Translations into proof nets present projections or "shadows" and capture the roundtrip condition. That's useful observation, but other than that I feel it doesn't bring out how to proceed after you've produced 3D surface diagrams from proofs.
Henri Tuhola (Jun 05 2020 at 15:39):I figured I can assign a justification "stack" for each edge. When they are connected, the justifications should match and when such justification is used, it pops off. Then the roundtrip condition captures the rest of validity conditions.
Though, it creates a very strict graph. It means that if I have two products that are interacting, then another of them splits into two, for each halve of the other product. But examining it closer, I don't think it would work without being strict in this way.
Henri Tuhola (Jun 11 2020 at 10:16):Ended up constructing a *-autonomous monoidal category and "validifier" for that in Haskell. https://gist.github.com/cheery/c19e0709d92f5ab50c7d7f9ac05235ec
So I got these two extremes now. I either have "easy to normalise" structures that are hard to verify correct, or then simple structures that are hard to normalise and hard to convert into proof nets&back, but otherwise easy to study.

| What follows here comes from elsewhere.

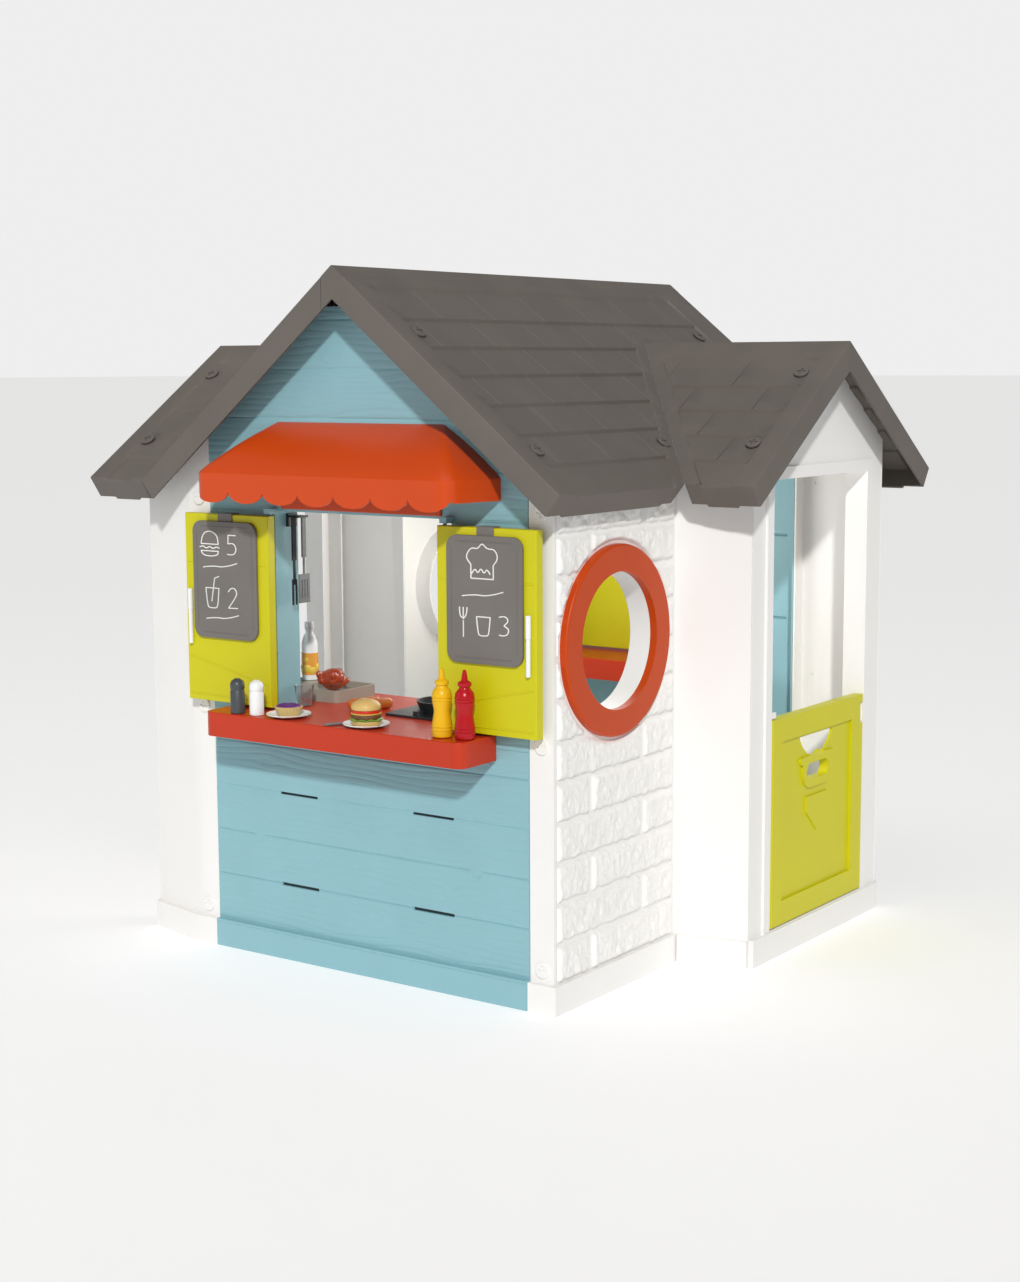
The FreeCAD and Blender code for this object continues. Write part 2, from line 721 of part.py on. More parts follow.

Henri Tuhola (Jun 11 2020 at 10:24):If I start taking things "apart", I eventually arrive to the proof nets from there. But if I do so the checking for said structures becomes much harder.
Cole Comfort (Jun 11 2020 at 19:11):Henri Tuhola said:
Jules Hedges said:
Pretty sure the paper I was thinking of is "surface proofs for nonsymmetric linear logic" by Dunn and Vicary: https://arxiv.org/abs/1701.04917
I've drawn diagrams like in this paper when trying to examine normalisation in cartesian closed categories. The 2D diagrams lines represent functor morphisms and points are types.
Translations into proof nets present projections or "shadows" and capture the roundtrip condition. That's useful observation, but other than that I feel it doesn't bring out how to proceed after you've produced 3D surface diagrams from proofs.
The axioms for thinning links in Cockett and Seely's paper is so unintuitive and annoying. It really is more appropriate to think of the units in this higher dimensional setting, in my opinion.